Size: 63,000 square feet, including more than 16,500 square feet of exhibition space and 2,200 square feet of outdoor gallery space

Building cost: $50 million

Architect: BNIM Iowa, Rod Kruse, lead

Opening: Aug. 26, with ribbon cutting at 3 p.m., followed by three bands and gallery tours; Aug. 27, family activities, gallery tours, art-making activities in Gibson Square Park, and Cedar Rapids Opera performances from “The Grant Wood Operas: Strokes of Genius“ 2019 commissions; Aug. 28, more family activities; watch for updates online

Public hours: 10 a.m. to 4:30 p.m. Tuesday to Saturday; noon to 4:30 p.m. Sunday; closed Monday

Admission: Free

Details: stanleymuseum.uiowa.edu/

“As soon as I learned about his work, I knew he was the perfect artist to kick off this series of installations of public art in our lobby, which we’re calling ‘Thresholds,’ ” said museum Director Lauren Lessing.

“But really seeing it come to come together on the wall? I can’t wait to get to work every morning because every day it’s a little bit different. I’ve been really enjoying students, members of the public kind of gathering on our terrace and peeking through the windows.”

About the artist

Odita, an abstract artist and professor of painting at Temple University in Philadelphia, is spending two weeks at the museum creating this initial offering in a series of public installations showcasing the work of artists with deep Iowa ties. His assistants — Alan Prazniak, Conor Fields and Jenna Pirello — came to Iowa City to help with the installation.

Born in Enugu, Nigeria, in 1966, Odita was just 6 months old when his family fled their homeland at the start of the Biafran War.

His parents had studied at the UI before he was born, returned to Nigeria, then came back to Iowa City after he was born. Here, his father studied printmaking and his mother studied social research.

The couple finished their graduate work at Indiana University in Bloomington before settling in Columbus, Ohio, where Odita’s father founded the African Art History Department at Ohio State University. Odita earned his bachelor’s of fine arts degree there in 1988, then completed his master’s of fine arts degree at Bennington College in Vermont in 1990, majoring in painting and minoring in printmaking and drawing.

He was surrounded by art growing up, from the African art and his father’s paintings hanging on the walls, to books on the Renaissance and Picasso.
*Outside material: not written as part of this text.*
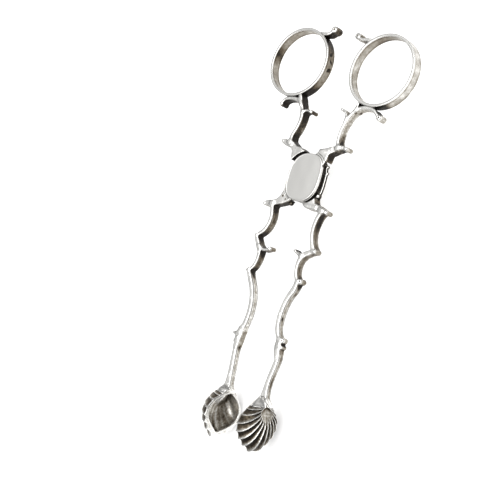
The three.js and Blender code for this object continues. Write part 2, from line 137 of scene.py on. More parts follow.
CASTINGS = {
    "front_ring_spur": {
        "even": 0.1,
        "strips": [(SPUR, [(9.2, 40.4, 1.2), (7.6, 40.6, 1.0), (6.0, 40.6, 0.9), (4.9, 41.0, 0.9),
                           (4.4, 41.6, 0.9)])],
        "knobs": [(4.25, 41.6, 0.95)],
        "clear_of_ring": "front_finger_ring",
    },
    "front_handle_scroll": {
        "even": -0.05,
        # The blot at (17.5, 21.0) is painted shadow, where the scroll's end meets the ring.
        "blots": [(8.0, 10.8, 1.6, 1.5, 0.45), (8.6, 13.0, 1.0, 1.2, 0.35), (10.4, 20.0, 2.4, 0.4, 0.8),
                  (11.2, 20.3, 1.0, 0.5, 0.8), (7.4, 19.3, 1.7, 1.0, 0.7), (17.5, 21.0, 1.2, 2.0, 0.6),
                  (6.4, 7.3, 1.5, 2.6, 0.8), (10.4, 9.2, 1.0, 1.6, 0.6)],
        "strips": [
            (SPUR, FRONT_ROOT),
            (SPUR, [(2.9, 8.1, 1.0), (4.5, 8.2, 1.3), (6.4, 8.8, 1.2)]),
            (SPUR, [(8.2, 9.4, 1.4), (9.8, 9.7, 1.2), (11.1, 9.6, 0.9)]),
            (SCROLL, [(8.4, 9.5, 1.3), (7.75, 11.5, 0.95), (7.7, 13.5, 0.9), (8.0, 15.5, 0.9),
                      (8.6, 17.4, 0.95), (9.5, 19.1, 1.0), (10.8, 20.5, 1.05), (12.6, 21.3, 1.05),
                      (14.8, 21.4, 1.05), (16.8, 20.8, 1.0), (18.1, 19.8, 0.9)]),
            (SPUR, [(8.3, 17.2, 0.9), (8.1, 18.9, 0.7), (7.3, 19.9, 0.6), (6.3, 20.3, 0.55)]),
            (SPUR, [(10.7, 20.6, 0.9), (11.1, 22.8, 0.7)]),
        ],
        "knobs": [(11.2, 9.5, 0.6), (18.9, 19.1, 0.85), (6.1, 20.3, 0.4)],
        "clear_of_ring": "front_finger_ring",
    },
    "front_arm_scroll": {
        "even": 0.3,
        "blots": [(-7.4, -9.4, 1.6, 1.6, 0.5), (-10.0, -18.4, 1.2, 1.5, 0.7), (-7.9, -23.0, 1.4, 1.2, 0.8),
                  (-9.8, -29.2, 1.4, 1.5, 0.9), (-5.0, -8.0, 1.2, 2.0, 0.4)],
        "strips": [
            (SPUR, FRONT_ARM_ROOT),
            (SPUR, [(-8.6, -8.7, 1.6), (-10.3, -8.9, 1.7), (-11.6, -9.2, 1.1)]),
            (SCROLL, [(-8.9, -9.0, 1.5), (-8.2, -11.0, 1.2), (-7.9, -13.0, 1.15), (-8.2, -15.0, 1.15),
                      (-9.0, -16.7, 1.15), (-10.3, -18.0, 1.1), (-11.5, -18.8, 0.8)]),
            (SCROLL, [(-11.3, -18.8, 1.0), (-10.5, -20.1, 1.4), (-9.5, -21.6, 1.5), (-8.7, -23.2, 1.4),
                      (-8.55, -24.8, 1.15), (-8.8, -26.4, 1.05), (-9.6, -28.0, 1.05), (-10.6, -28.8, 0.9),
                      (-11.2, -29.0, 0.6)]),
            (SPUR, [(-9.2, -21.7, 1.3), (-7.3, -22.3, 0.95), (-5.9, -22.0, 0.85), (-5.3, -21.7, 0.8)]),
        ],
        "knobs": [(-11.8, -9.3, 0.5), (-5.1, -21.6, 0.6)],
        "beads": [(-3.5, -7.6, 1.2, 0.8)],
        "dark_patches": [(-3.3, -7.6, 1.2, 1.3, 0.9), (-5.6, -6.3, 3.3, 0.35, 1.0), (-4.4, -7.1, 3.2, 0.3, 0.8)],
        "low": -29.3,
    },
    "front_arm_bow": {
        "even": -0.1,
        "blots": [(-9.9, -29.8, 1.4, 1.6, 0.9)],
        "strips": [(REEDED, [(-10.6, -28.8, 1.2), (-9.3, -31.0, 1.45), (-7.9, -33.2, 1.45), (-6.9, -35.5, 1.45),
                             (-6.3, -38.2, 1.45), (-6.15, -41.0, 1.45), (-6.5, -43.6, 1.45),
                             (-7.3, -46.2, 1.5)])],
        "knobs": [],
        "low": -46.0,
        "high": -29.3,
    },
    "front_collar": {
        "even": 0.0,
        "blots": [(-6.9, -46.1, 2.2, 0.6, 0.8)],
        "strips": [
            (SPUR, [(-7.1, -45.4, 2.1), (-7.4, -47.4, 2.3), (-7.4, -50.0, 1.7)]),
            (SPUR, [(-7.3, -46.4, 1.3), (-8.6, -46.9, 1.1), (-9.3, -47.0, 0.8)]),
            (SPUR, [(-7.4, -48.3, 1.4), (-8.3, -49.0, 0.9)]),
        ],
        "knobs": [],
        "low": -49.4,
        "high": -46.0,
    },
    "front_grip_stem": {
        "even": -0.1,
        "blots": [(-6.7, -50.6, 1.6, 0.9, 0.5)],
        "strips": [(REEDED, [(-7.4, -48.5, 1.6), (-7.4, -50.5, 1.5), (-7.15, -53.0, 1.5), (-6.8, -56.0, 1.55),
                             (-6.5, -59.0, 1.7), (-6.42, -61.2, 2.2), (-6.65, -63.0, 2.9),
                             (-7.0, -64.8, 3.4)])],
        "knobs": [],
        "low": node_box("front_grip_stem")[0][1],
        "high": -49.4,
    },
    "back_ring_spur": {
        "even": 0.45,
        "strips": [(SPUR, [(-9.4, 41.7, 1.2), (-7.8, 41.8, 1.0), (-6.3, 41.9, 0.9), (-5.3, 42.5, 0.9),
                           (-4.8, 43.2, 0.9)])],
        "knobs": [(-4.65, 43.2, 1.05)],
        "clear_of_ring": "back_finger_ring",
    },
    "back_handle_scroll": {
        "even": 0.5,
        "blots": [(-7.6, 9.9, 1.5, 1.8, 0.4), (-6.8, 18.0, 1.5, 1.5, 0.5), (-14.5, 20.6, 1.5, 1.8, 0.8),
                  (-9.0, 22.5, 1.5, 1.8, 0.8), (-7.0, 13.5, 1.0, 1.0, -0.3)],
        "strips": [
            (SPUR, BACK_ROOT),
            (SPUR, [(-8.3, 8.8, 1.5), (-10.2, 9.1, 1.8), (-11.4, 9.4, 1.2)]),
            (SCROLL, [(-8.9, 9.4, 1.4), (-8.8, 11.4, 1.1), (-7.95, 13.4, 1.05), (-7.5, 15.4, 1.1),
                      (-7.45, 17.4, 1.25), (-8.0, 19.3, 1.15), (-9.1, 20.9, 1.1), (-10.9, 21.9, 1.1),
                      (-13.2, 22.1, 1.05), (-15.2, 21.6, 0.95), (-16.2, 20.6, 0.85)]),
            (SPUR, [(-7.5, 18.4, 1.1), (-6.2, 18.95, 0.75), (-4.8, 18.8, 0.7)]),
            (SPUR, [(-8.9, 20.6, 1.2), (-9.7, 22.4, 1.4), (-10.4, 24.0, 0.9)]),
        ],
        "knobs": [(-11.5, 9.4, 0.55), (-16.2, 20.2, 0.7), (-4.4, 18.7, 0.55)],
        "clear_of_ring": "back_finger_ring",
    },
    "back_arm_scroll": {
        "even": 0.2,
        # The blot at (4.6, -20.4) is painted shadow on the wall of the inward spur.
        "blots": [(8.5, -12.0, 1.4, 1.5, 0.6), (4.6, -20.4, 1.5, 1.6, 0.9), (8.6, -10.0, 2.0, 1.0, 0.4),
                  (8.0, -27.6, 1.0, 1.0, 0.4)],
        "strips": [
            (SPUR, BACK_ARM_ROOT),
            (SPUR, [(3.1, -7.8, 0.9), (4.6, -7.9, 1.2), (6.6, -8.0, 1.1)]),
            (SPUR, [(8.6, -8.3, 1.5), (9.7, -8.4, 1.2), (10.4, -8.6, 1.0)]),
            (SCROLL, [(8.9, -8.7, 1.4), (8.2, -10.6, 1.25), (7.85, -12.5, 1.2), (7.85, -14.2, 1.2),
                      (8.2, -16.0, 1.2), (8.95, -17.8, 1.3), (9.6, -18.9, 1.4), (10.5, -19.6, 1.0)]),
            (SCROLL, [(10.4, -19.6, 1.0), (8.7, -20.3, 1.5), (7.2, -21.2, 1.6), (6.3, -22.5, 1.4),
                      (6.0, -24.0, 1.15), (6.15, -25.8, 1.05), (6.7, -27.4, 1.1), (7.5, -28.5, 1.2)]),
            (SPUR, [(6.6, -21.6, 1.2), (5.2, -21.2, 0.85), (4.1, -20.7, 0.7)]),
        ],
        "knobs": [(10.6, -8.6, 0.65), (10.6, -19.6, 0.45), (3.9, -20.6, 0.5), (8.4, -28.4, 0.8)],
        "low": -29.3,
    },
    "back_arm_bow": {
        "even": 0.0,
        "blots": [(7.7, -29.7, 1.4, 1.0, 1.0), (5.6, -39.6, 2.0, 0.45, 1.0), (7.4, -32.4, 1.2, 0.7, 0.4)],
        "strips": [(REEDED, [(7.5, -28.8, 1.4), (7.0, -31.0, 1.6), (6.1, -32.9, 1.5), (5.4, -35.0, 1.45),
                             (5.0, -37.5, 1.45), (4.95, -40.0, 1.4), (5.4, -42.5, 1.35), (6.3, -44.2, 1.3),
                             (7.4, -45.2, 1.35)])],
        "knobs": [(8.1, -45.1, 0.8)],
        "low": -46.0,
        "high": -29.3,
    },
    "back_collar": {
        "even": 0.1,
        "blots": [(8.2, -46.0, 1.6, 0.8, 0.9)],
        "strips": [
            (SPUR, [(7.1, -45.4, 1.9), (7.1, -46.9, 2.1), (7.6, -49.2, 1.6)]),
            (SPUR, [(7.3, -46.6, 1.2), (8.4, -46.9, 1.0)]),
        ],
        "knobs": [],
        "low": -48.7,
        "high": -46.0,
    },
    "back_grip_stem": {
        "even": 0.0,
        "blots": [(7.8, -57.0, 2.0, 1.8, 0.3), (8.2, -50.0, 1.2, 0.8, 0.3)],
        "strips": [(REEDED, [(7.5, -48.2, 1.6), (8.05, -50.4, 1.5), (7.85, -52.6, 1.5), (7.45, -55.0, 1.5),
                             (7.2, -58.0, 1.6), (7.25, -60.8, 2.2), (7.5, -62.6, 2.9), (7.9, -64.4, 3.4)])],
        "knobs": [],
        "low": node_box("back_grip_stem")[0][1],
        "high": -48.7,
    },
}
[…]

Still, he gravitated toward drawing and comic books, and later fashion, with his earliest art-making memories reaching back to age 5. He’s been on an artistic journey ever since, combining education with his own work, exhibited at home and abroad.

“It’s surprising how much influence things around you put into you as you’re growing,” Odita said. “So I think back on all of that stuff that I looked at, and it’s just interesting how it comes out.”

Public art

Odita has returned to Iowa City several times over the years, and now is leaving his mark at the new museum for at least a few years, after which museum officials said the space might be reused to feature another artist’s work.

“One of the challenges of having this beautiful space with so much glass and so many windows is that sunlight pours in, and that’s not so good for pigment,” Lessing said. “Works that are made in color break down over a period of years. So we really can’t bring work from our collection — not much of it out in this space.

“But we want this to be an art-filled space. We want this to be a place where people know right away that we’re an art museum. And so that was a challenge that we decided to meet with works of public art. They will come and go over the years, and that’s part of what will animate this space. After a few years, we might reuse that wall for another work.”

The next piece in the “Thresholds” series won’t displace Odita’s mural, Lessing noted. Instead, it will be installed during the museum’s second year, in the Light Well — a soaring three-story space in the middle of the lobby that opens to the sky. The only detail revealed about the upcoming piece is that it’s intended to dissolve.

“It’s really experimental, so we’ll see it change over the year that it’s installed. And it could look a lot of different ways,” Lessing said. “But one of the really wonderful things about being a university art museum is that we can experiment.”

New dimensions

The new building is “fantastic,” Odita declared. “It’s typical of a lot of structures you see, you think maybe it’s just not that big. Then you’re like, ‘Oh, my God, it’s huge.’ ”

The second floor houses the galleries, with cases for exhibiting specific collections, like ceramics, but also for storing some of the 20,000 pieces in the museum’s collection. The third floor houses classrooms and teaching spaces, as well as two outdoor terraces with sweeping views of downtown Iowa City.

Many of the second-floor walls can be moved into other configurations to best accommodate exhibitions. The galleries are open enough that they don’t create a maze, but visitors will have to turn a corner to find Pollock’s “Mural.” That’s intentional, Lessing said, “creating a sense of surprise as you come in.”

Having “Mural” return after being away since the 2008 flood goes beyond the visual impact for visitors, and into the teachable realm for students.

With this landmark work, created in 1943, Pollock “really launched himself out into space and did something totally new, and I love that we have that moment of epiphany, that moment of innovation, because that’s what we want to teach,” Lessing said. “We want to teach students to do that. To take risks, to innovate, to be creative, to trust themselves and to really step outside the comfort zone (and) step into the unknown.

“We are kind of a portal that leads to the rest of the world — to the bigger world — and we hope that students come into this museum and really stretch themselves and leave all full of creative ideas.”